_Collected material_:

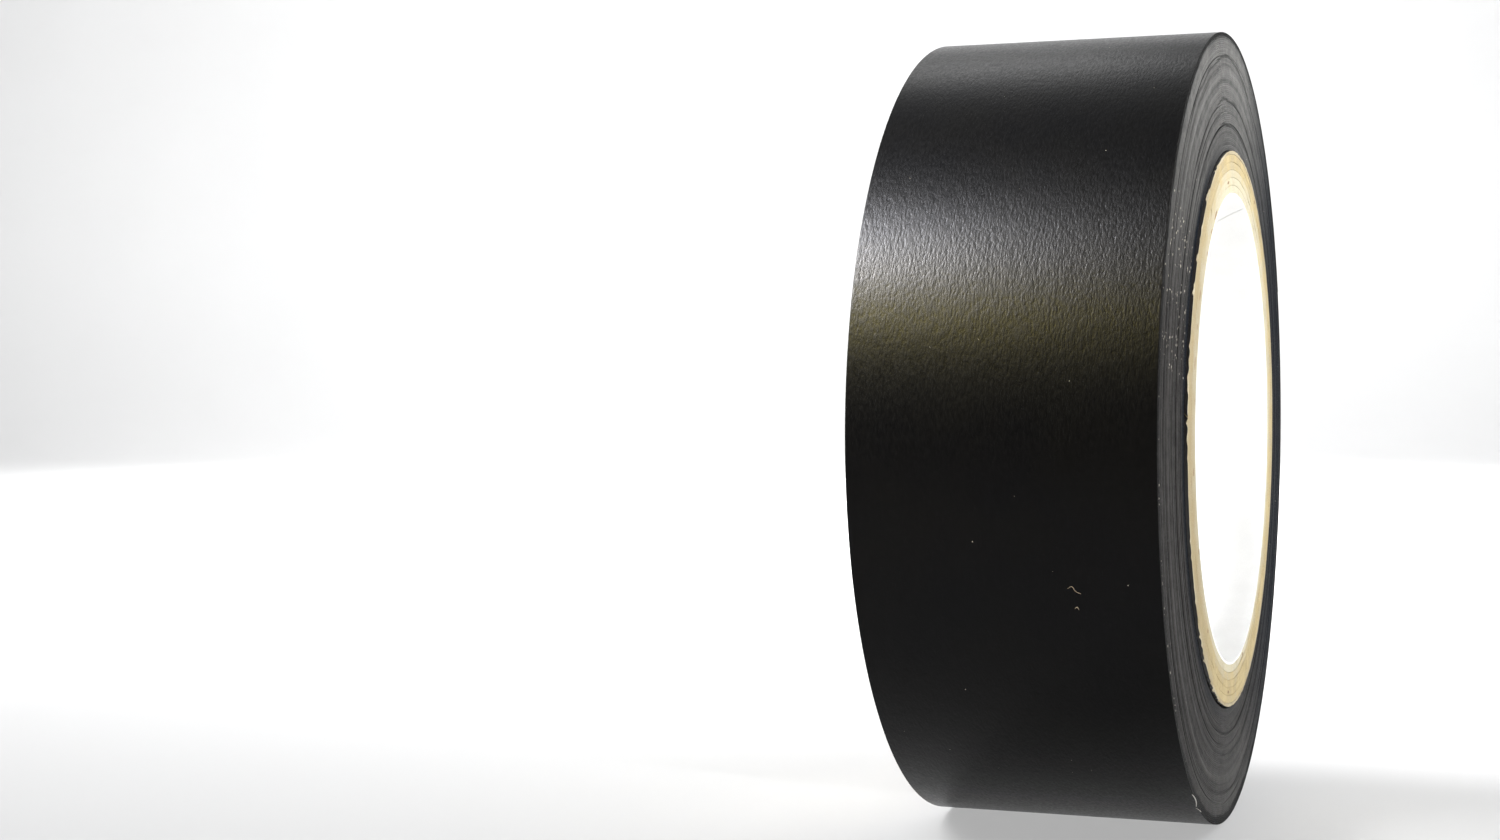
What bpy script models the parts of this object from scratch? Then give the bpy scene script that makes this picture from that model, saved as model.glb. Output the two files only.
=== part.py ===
"""Roll of black vinyl electrical tape, 19 mm wide, on a spiral-wound paperboard core.

The roll stands on its rim. Its axis is along X, Z is up, and the origin is at the
lowest point of the rim, halfway along the width. The tape is one long strip: most
of it is wound solid, and its free end lies over the back of the roll, split into
short hinged lengths so that it can be peeled off the roll and straightened.
"""

import math

import bmesh
import bpy
from mathutils import Matrix, Vector

MM = 0.001

# The tape: a vinyl film with an adhesive coat on its inner side.
TAPE_WIDTH = 19.0 * MM
ROLL_RADIUS = 27.0 * MM
FILM_THICKNESS = 0.100 * MM
ADHESIVE_THICKNESS = 0.022 * MM
LAYER_GAP = 0.004 * MM
TURN_THICKNESS = FILM_THICKNESS + ADHESIVE_THICKNESS + 2 * LAYER_GAP

# The core: a paper liner, five plies of kraft board and an outer paper ply.
BORE_RADIUS = 16.0 * MM
CORE_LENGTH = 19.8 * MM
LINER_THICKNESS = 0.15 * MM
BOARD_THICKNESS = 0.50 * MM
BOARD_PLIES = 5
OUTER_PLY_THICKNESS = 0.23 * MM
GLUE_LINE = 0.02 * MM
CORE_TO_TAPE_GAP = 0.03 * MM

# Each ply is a strip wound on a helix, and its edges meet in a butt seam.
SEAM_LEAD = 100.0 * MM
SEAM_WIDTH = 0.4 * MM
SEAM_STEPS = 18
SEAM_STAGGER = math.radians(137.0)
CUT_MARGIN = 1.0 * MM

# Round surfaces: a flat of the rim faces down, so the roll can stand.
FLATS = 72
FLAT_ANGLE = 2 * math.pi / FLATS
WELD_DISTANCE = 0.00001

# The free end: it leaves the roll just behind the top and lies down the back.
END_LENGTHS = 6
FLATS_PER_LENGTH = 2
PEEL_ANGLE = math.radians(82.5)
END_ANGLE = END_LENGTHS * FLATS_PER_LENGTH * FLAT_ANGLE
HINGE_GAP = 0.03 * MM

# The spiral rises by one turn's thickness on its way round from the peel line.
RADIUS_UNDER_PEEL = ROLL_RADIUS - TURN_THICKNESS * (1 + END_ANGLE / (2 * math.pi))

# Local X and Y of a turned piece are the roll's Y and Z, and its local Z is the axis.
AXIS_TO_WORLD = Matrix(((0, 0, 1), (1, 0, 0), (0, 1, 0))).to_4x4()


def remove_everything():
    for obj in list(bpy.data.objects):
        bpy.data.objects.remove(obj, do_unlink=True)


def new_collection(name):
    collection = bpy.data.collections.new(name)
    bpy.context.scene.collection.children.link(collection)
    return collection


def principled(name, colour, roughness, metallic=0.0):
    material = bpy.data.materials.new(name)
    material.use_nodes = True
    shader = material.node_tree.nodes["Principled BSDF"]
    shader.inputs["Base Color"].default_value = (*colour, 1.0)
    shader.inputs["Roughness"].default_value = roughness
    shader.inputs["Metallic"].default_value = metallic
    return material


def vinyl_material():
    return principled("black_vinyl", (0.012, 0.012, 0.015), 0.42)


def adhesive_material():
    return principled("rubber_adhesive", (0.016, 0.014, 0.013), 0.18)


def liner_material():
    return principled("white_liner_paper", (0.88, 0.87, 0.84), 0.80)


def board_material():
    return principled("kraft_board", (0.60, 0.44, 0.27), 0.90)


def outer_ply_material():
    return principled("pale_kraft_paper", (0.76, 0.64, 0.46), 0.85)


def add_object(name, data, collection, parent, material=None):
    obj = bpy.data.objects.new(name, data)
    collection.objects.link(obj)
    obj.parent = parent
    if material is not None:
        data.materials.append(material)
    return obj


def spiral_radius(turned):
    """Radius of the wound tape's surface, at an angle past the peel line down the back."""
    return RADIUS_UNDER_PEEL + TURN_THICKNESS * turned / (2 * math.pi)


def rim_point(turned, radius):
    angle = PEEL_ANGLE - turned
    return Vector((radius * math.cos(angle), radius * math.sin(angle), 0.0))


def axis_height():
    """Height of the roll's axis when the lowest flat of the rim rests at zero."""
    corners = [rim_point(i * FLAT_ANGLE, spiral_radius(i * FLAT_ANGLE)) for i in range(FLATS)]
    return -min(corner.y for corner in corners)


def add_roll_axis(collection):
    empty = add_object("roll_axis", None, collection, None)
    empty.matrix_world = Matrix.Translation((0.0, 0.0, axis_height())) @ AXIS_TO_WORLD
    return empty


def add_ring(name, inner, outer, length, material, collection, axis):
    """A plain ring, turned from its rectangular section."""
    half = length / 2
    section = [(outer, half), (outer, -half), (inner, -half), (inner, half)]
    mesh = bpy.data.meshes.new(name)
    edges = [(i, (i + 1) % len(section)) for i in range(len(section))]
    mesh.from_pydata([(x, 0.0, z) for x, z in section], edges, [])
    ring = add_object(name, mesh, collection, axis, material)
    ring.rotation_euler.z = FLAT_ANGLE / 2
    screw = ring.modifiers.new("turn", "SCREW")
    screw.steps = FLATS
    screw.render_steps = FLATS
    screw.use_merge_vertices = True
    screw.merge_threshold = WELD_DISTANCE
    screw.use_smooth_shade = False
    return ring


def seam_blade_mesh():
    """A thin helical blade that passes through the whole wall of the core."""
    reach = CORE_LENGTH / 2 + CUT_MARGIN
    inner = BORE_RADIUS - CUT_MARGIN
    outer = core_radius() + CUT_MARGIN
    low = -reach - SEAM_WIDTH / 2
    corners = [(inner, low), (outer, low), (outer, low + SEAM_WIDTH), (inner, low + SEAM_WIDTH)]
    blade = bmesh.new()
    face = blade.faces.new([blade.verts.new((x, 0.0, z)) for x, z in corners])
    bmesh.ops.spin(
        blade,
        geom=[face, *face.edges, *face.verts],
        cent=(0.0, 0.0, 0.0),
        axis=(0.0, 0.0, 1.0),
        dvec=(0.0, 0.0, 2 * reach / SEAM_STEPS),
        angle=2 * math.pi * 2 * reach / SEAM_LEAD,
        steps=SEAM_STEPS,
    )
    bmesh.ops.recalc_face_normals(blade, faces=blade.faces)
    mesh = bpy.data.meshes.new("seam_blade")
    blade.to_mesh(mesh)
    blade.free()
    return mesh


def cut_seam(ply, blade_mesh, turned, cutters, axis):
    """Opens the ply along its helical butt seam, at this angle round the core."""
    blade = add_object(f"{ply.name}_seam", blade_mesh, cutters, axis)
    blade.rotation_euler.z = turned
    blade.hide_render = True
    blade.display_type = "WIRE"
    cut = ply.modifiers.new("seam", "BOOLEAN")
    cut.operation = "DIFFERENCE"
    cut.solver = "EXACT"
    cut.object = blade


def core_plies():
    """Name, thickness and material of each ply, from the bore outwards."""
    board = board_material()
    plies = [("core_liner", LINER_THICKNESS, liner_material())]
    plies += [(f"core_board_ply_{i + 1}", BOARD_THICKNESS, board) for i in range(BOARD_PLIES)]
    plies.append(("core_outer_ply", OUTER_PLY_THICKNESS, outer_ply_material()))
    return plies


def core_radius():
    glue = (BOARD_PLIES + 1) * GLUE_LINE
    board = BOARD_PLIES * BOARD_THICKNESS
    return BORE_RADIUS + LINER_THICKNESS + board + OUTER_PLY_THICKNESS + glue


def build_core(collection, cutters, axis):
    blade_mesh = seam_blade_mesh()
    inner = BORE_RADIUS
    for number, (name, thickness, material) in enumerate(core_plies()):
        ply = add_ring(name, inner, inner + thickness, CORE_LENGTH, material, collection, axis)
        cut_seam(ply, blade_mesh, number * SEAM_STAGGER, cutters, axis)
        inner += thickness + GLUE_LINE


def flat_outline(name, loops, width):
    """A 2D curve through closed loops of points, filled and given the tape's width."""
    curve = bpy.data.curves.new(name, "CURVE")
    curve.dimensions = "2D"
    curve.fill_mode = "BOTH"
    curve.extrude = width / 2
    for loop in loops:
        spline = curve.splines.new("POLY")
        spline.points.add(len(loop) - 1)
        for point, place in zip(spline.points, loop):
            point.co = (place.x, place.y, 0.0, 1.0)
        spline.use_cyclic_u = True
    return curve


def build_wound_tape(collection, axis):
    """All the turns but the free end, with the step where the free end leaves them."""
    turns = [i * FLAT_ANGLE for i in range(FLATS + 1)]
    surface = [rim_point(turned, spiral_radius(turned)) for turned in turns]
    inner = core_radius() + CORE_TO_TAPE_GAP
    opening = [rim_point(turned, inner) for turned in turns[:-1]]
    outline = flat_outline("wound_tape", [surface, opening], TAPE_WIDTH)
    add_object("wound_tape", outline, collection, axis, vinyl_material())


def strip_section(start, low, high, hinge):
    """Outline of one short length of a layer, between two heights over the turn below."""
    trim = HINGE_GAP / (2 * ROLL_RADIUS)
    turns = [start + i * FLAT_ANGLE for i in range(FLATS_PER_LENGTH + 1)]
    turns[0] += trim
    turns[-1] -= trim
    outer = [rim_point(turned, spiral_radius(turned) + high) for turned in turns]
    inner = [rim_point(turned, spiral_radius(turned) + low) for turned in turns]
    return [point - hinge for point in outer + inner[::-1]]


def build_free_end(collection, axis):
    """The peelable end: hinged lengths of film, each with its coat of adhesive."""
    film_material = vinyl_material()
    coat_material = adhesive_material()
    coat_low = LAYER_GAP
    coat_high = coat_low + ADHESIVE_THICKNESS
    film_low = coat_high + LAYER_GAP
    parent = axis
    parent_place = Vector((0.0, 0.0, 0.0))
    for number in range(END_LENGTHS):
        start = number * FLATS_PER_LENGTH * FLAT_ANGLE
        place = rim_point(start, spiral_radius(start) + TURN_THICKNESS)
        hinge = add_object(f"tape_end_hinge_{number + 1}", None, collection, parent)
        hinge.location = place - parent_place
        film = strip_section(start, film_low, TURN_THICKNESS, place)
        coat = strip_section(start, coat_low, coat_high, place)
        film_name = f"tape_end_film_{number + 1}"
        coat_name = f"tape_end_adhesive_{number + 1}"
        film_curve = flat_outline(film_name, [film], TAPE_WIDTH)
        coat_curve = flat_outline(coat_name, [coat], TAPE_WIDTH)
        add_object(film_name, film_curve, collection, hinge, film_material)
        add_object(coat_name, coat_curve, collection, hinge, coat_material)
        parent = hinge
        parent_place = place


def main():
    remove_everything()
    roll = new_collection("electrical_tape_roll")
    cutters = new_collection("cutters")
    axis = add_roll_axis(roll)
    build_core(roll, cutters, axis)
    build_wound_tape(roll, axis)
    build_free_end(roll, axis)


main()
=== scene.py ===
"""Visual model of a roll of black vinyl electrical tape on a spiral-wound paper core.

The roll stands on its rim with its axis along X. Sizes here are in metres, and most
are written as millimetres times MM. A polar angle runs round the axis from +Y (the
back) towards +Z (up). A place along the tape is given in turns: 0 is the peel line,
where the free end leaves the roll, and the innermost turn has the lowest number.
"""

import math
import random

import bpy
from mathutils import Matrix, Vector, noise


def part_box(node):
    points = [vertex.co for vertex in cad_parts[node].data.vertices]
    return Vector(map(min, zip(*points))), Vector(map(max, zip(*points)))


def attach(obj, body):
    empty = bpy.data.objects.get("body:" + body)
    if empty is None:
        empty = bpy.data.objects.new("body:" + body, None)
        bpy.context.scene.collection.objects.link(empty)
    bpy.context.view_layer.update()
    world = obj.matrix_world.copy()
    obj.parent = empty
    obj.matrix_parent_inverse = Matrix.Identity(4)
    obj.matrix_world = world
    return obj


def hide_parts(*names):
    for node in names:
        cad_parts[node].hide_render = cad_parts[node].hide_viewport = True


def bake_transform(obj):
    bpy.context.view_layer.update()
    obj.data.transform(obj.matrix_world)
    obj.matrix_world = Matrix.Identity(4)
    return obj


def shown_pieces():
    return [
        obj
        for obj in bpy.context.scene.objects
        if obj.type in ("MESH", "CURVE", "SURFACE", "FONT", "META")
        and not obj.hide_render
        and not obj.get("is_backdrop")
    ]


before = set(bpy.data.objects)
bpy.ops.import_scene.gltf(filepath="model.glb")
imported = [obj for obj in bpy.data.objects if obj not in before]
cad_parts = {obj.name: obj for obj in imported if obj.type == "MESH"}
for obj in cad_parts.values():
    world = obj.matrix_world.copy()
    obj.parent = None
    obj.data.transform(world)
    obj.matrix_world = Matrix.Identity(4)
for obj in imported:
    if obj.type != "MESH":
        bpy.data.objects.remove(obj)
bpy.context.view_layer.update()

MM = 0.001
TURN = 2 * math.pi
SHARP_ANGLE = math.radians(50)

# The CAD's round parts have flats, and the true circles here lie inside them.
CAD_FLATS = 72
ROUND = math.cos(math.pi / CAD_FLATS)
CORE_LOW, CORE_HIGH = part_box("core_liner")
AXIS_HEIGHT = (CORE_LOW.z + CORE_HIGH.z) / 2

# Tape
TAPE_WIDTH = 19.0 * MM
ROLL_RADIUS = 27.0 * MM
FILM_THICKNESS = 0.100 * MM
ADHESIVE_THICKNESS = 0.022 * MM
TURN_THICKNESS = 0.130 * MM
PEEL_ANGLE = math.radians(82.5)
FREE_LENGTHS = 6
LENGTH_ANGLE = math.radians(10.0)
FREE_TURNS = FREE_LENGTHS * LENGTH_ANGLE / TURN
FREE_END_TRIM = 0.02 / 360
PEEL_RADIUS = ROLL_RADIUS - TURN_THICKNESS * FREE_TURNS
WOUND_TURNS = 60.25
OUTER_TURNS = 1.25
OVERLAP_TURNS = 3.0 / 360.0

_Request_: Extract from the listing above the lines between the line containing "collection, hinge, coat_material)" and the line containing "points = [vertex.co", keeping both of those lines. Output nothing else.

_Worked answer_:
        add_object(coat_name, coat_curve, collection, hinge, coat_material)
        parent = hinge
        parent_place = place


def main():
    remove_everything()
    roll = new_collection("electrical_tape_roll")
    cutters = new_collection("cutters")
    axis = add_roll_axis(roll)
    build_core(roll, cutters, axis)
    build_wound_tape(roll, axis)
    build_free_end(roll, axis)


main()
=== scene.py ===
"""Visual model of a roll of black vinyl electrical tape on a spiral-wound paper core.

The roll stands on its rim with its axis along X. Sizes here are in metres, and most
are written as millimetres times MM. A polar angle runs round the axis from +Y (the
back) towards +Z (up). A place along the tape is given in turns: 0 is the peel line,
where the free end leaves the roll, and the innermost turn has the lowest number.
"""

import math
import random

import bpy
from mathutils import Matrix, Vector, noise


def part_box(node):
    points = [vertex.co for vertex in cad_parts[node].data.vertices]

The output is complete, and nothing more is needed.